Увы, не стал суперзвездой ни на одном из этих поприщ, но вполне добротным специалистом стал, по крайней мере в трёх-четырёх из названных. Напроектировал массу штампов, пресс-форм и устройств, которые были изготовлены и внедрены на заводах СССР и вполне добротно долбили железо, лили пластмассу и таскали это самое долбаное железо с позиции на позицию. Иногда эти придуманные мной штуковины оказывались вполне себе оригинальными и признавались изобретениями, научные поползновения были учёным советом МВТУ признаны достойными учёной степени кандидата технических наук.

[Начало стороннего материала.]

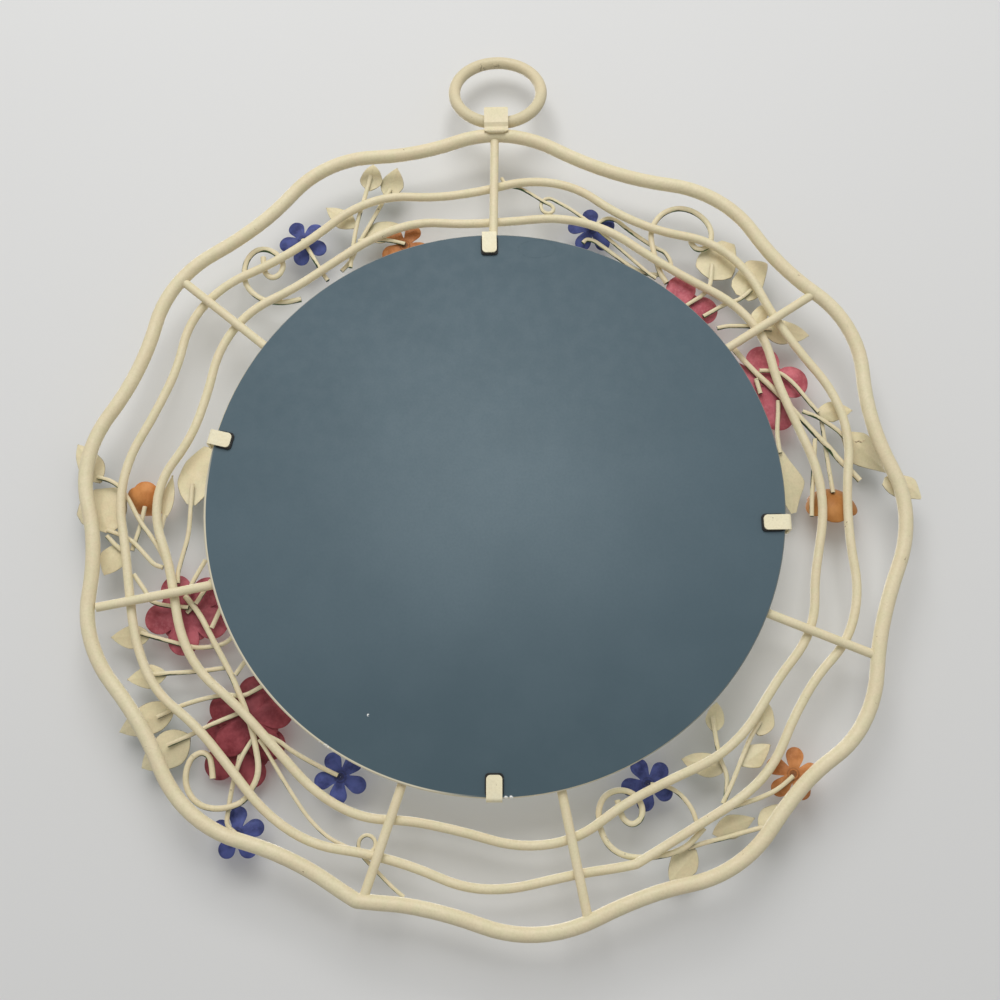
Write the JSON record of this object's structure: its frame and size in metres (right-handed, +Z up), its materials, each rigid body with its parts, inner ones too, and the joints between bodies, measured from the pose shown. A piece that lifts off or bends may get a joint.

И куда я собрался? Всю свою предыдущую жизнь, меняя места работы, я не менял, по существу, вида деятельности – всегда был где-то рядом с железом. А что теперь? Во что конкретно выльются эти наши занятия, я даже не представлял. Я совсем не опасался того, что может так случиться, что я окажусь у полностью разбитого корыта, был уверен, если что, где-нибудь пригожусь. Тогда никто из нас не предполагал, что команда сопливых реформатов осознанно поведёт экономику страны к разрушению промышленного производства, превращая страну в бензоколонку. Нет, мысль об этом не приходила мне в голову, дело было в другом – кардинально меняя направление деятельности, я выбрасывал в корзину двадцать семь лет труда, не жизни, нет. Именно труда, труда увлечённого, я трудился всегда с интересом, не был измождённым аскетом, денно и нощно корпящим над чертежами и расчётами, отнюдь. Но мне было интересно то, чем я занимался, когда я понимал, что интерес уходит, я менял место работы. Деньги меня, конечно, интересовали, но всегда как-то в перспективе, с ростом квалификации и приобретённых знаний. В момент самого перехода я, как правило, или терял в зарплате, или оставался в финансовом отношении на тех же позициях.

В моих новых занятиях мне нравились мгновенный отклик, возможность придумывать себе любой вид занятий, отсутствие какого-то начальства вообще – только правила игры и, конечно, заработки, превышающие мои прежние в десятки, а порой сотни раз. Тогда предпринимательство казалось мне весьма увлекательным занятием, и я решил рискнуть. И я был не один.